Huge challenges still facing Vietnam's economy
It has been five years since the economic restructuring programme was launched, and despite some improvements to the Vietnamese economy, there has been little change in the growth model.
For that reason, many have called for a reconsideration of the restructuring methods used over the past five years, saying that identifying their drawbacks and working out solutions to them will push through and steer restructuring efforts onto the right path in the time ahead.
Targets missed
The restructuring programme for the 2011-2015 period brought about some noticeable results, but failed to meet many fundamental targets.
According to Tran Dinh Thien, Director of the Vietnam Institute of Economics, restructuring is a key task to which prominence was given by the 11th Party Central Committee.
But when it was put into practice, the process took place at a very slow pace. He said the problem might lie in a lack of motivation for restructuring, which led to results below expectations.
Specifically, the public investment mechanism was in fact largely unchanged and was still based on the practice of asking and giving, while the budget was increasingly strained and public debt was growing quickly.
The banking system has weathered the storm, but the mass of bad debt has remained mostly unresolved and has even grown in size.
The system is in the process of cleaning itself up by having weak banks removed, but it is still very fragile and is operating on a weak foundation.
Furthermore, enterprises remain weak—especially domestic ones—both in the state and private sectors, which are smaller and less competitive than their foreign peers.
Thien adds that the government has equitised numerous state-owned enterprises, but that the amount of capital sold to the private sector through equitisation, which is in effect the reallocation of national resources, only accounts for between 10% and 15% of the total capital owned by equitised firms.
He notes that this rate is too small to change the corporate management system—the key factor in improving the performance of enterprises.
Nguyen Dinh Cung, Director of the Central Institute of Economic Management, also states that the purpose of economic restructuring is reallocating and streamlining resources, but after five years state capital and assets remain sizeable and continue to rise while their efficiency remains low and is even falling.
He says unproductive investment and continuous losses are directly undermining national competitiveness, eroding national resources and prosperity.

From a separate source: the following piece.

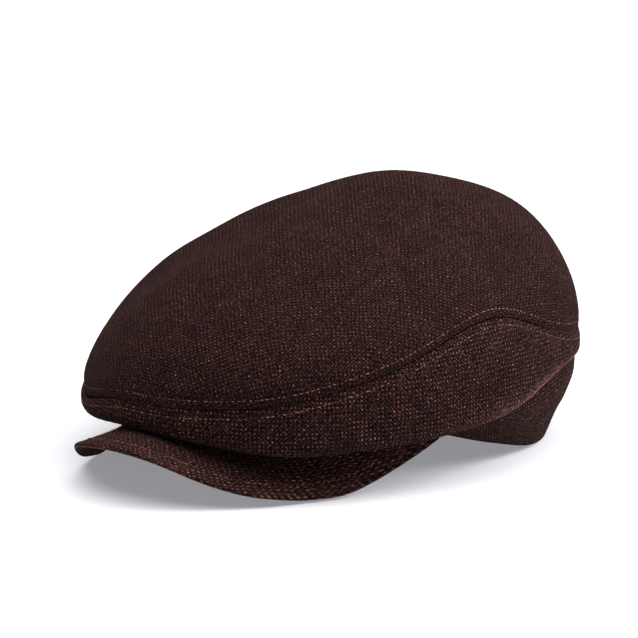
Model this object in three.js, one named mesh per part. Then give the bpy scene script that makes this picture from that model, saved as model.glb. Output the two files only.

He cites PetroVietnam’s VND7 trillion (US$315 million) Dinh Vu polyester fibre project, which has stopped operating, and the Thai Nguyen Steel Mill expansion project, which cost more than VND8 trillion (US$360 million) and is operating at a loss.
New path for restructuring
Thien says the context of Vietnam’s development in the years ahead will be totally different.
Integration has reached a new period with more substance and a range of new free trade agreements to which Vietnam is a member have come into effect or will soon.
Therefore, Vietnam must make radical changes to increase its internal strengths in order to hold on to these structures and make its way upward.
This means that Vietnam has to radically restructure its economy, but in a modernised way and in compliance with its integration commitments.
All of this points to the necessity of rethinking the economic restructuring process over the past five years so that a new restructuring programme and new growth model can be devised.
Cung also states that restructuring in the time ahead must take into account the reallocation and effective use of resources with a focus on state-owned enterprises and the banking system.
Furthermore, bold reforms must continue to improve the business environment in all respects, from the protection of assets ownership to market participation.
Le Xuan Sang, an economic expert, says Vietnam has many points of strength that will speed up the economic restructuring process.
First is the political factor that the Party and Government have set out an ambitious reform agenda to push through the implementation of integration commitments and the restructuring roadmap.
Second, new-generation free trade agreements such as the Trans-Pacific Partnership will have both direct and indirect impacts on the economic restructuring process and institutional reform.
They will force the government to change its mindset, its formulation and implementation of policy and its model of governance to make way for a more transparent, professional and accountable Government with democratic and market-friendly institutions for the benefit of enterprises and the people.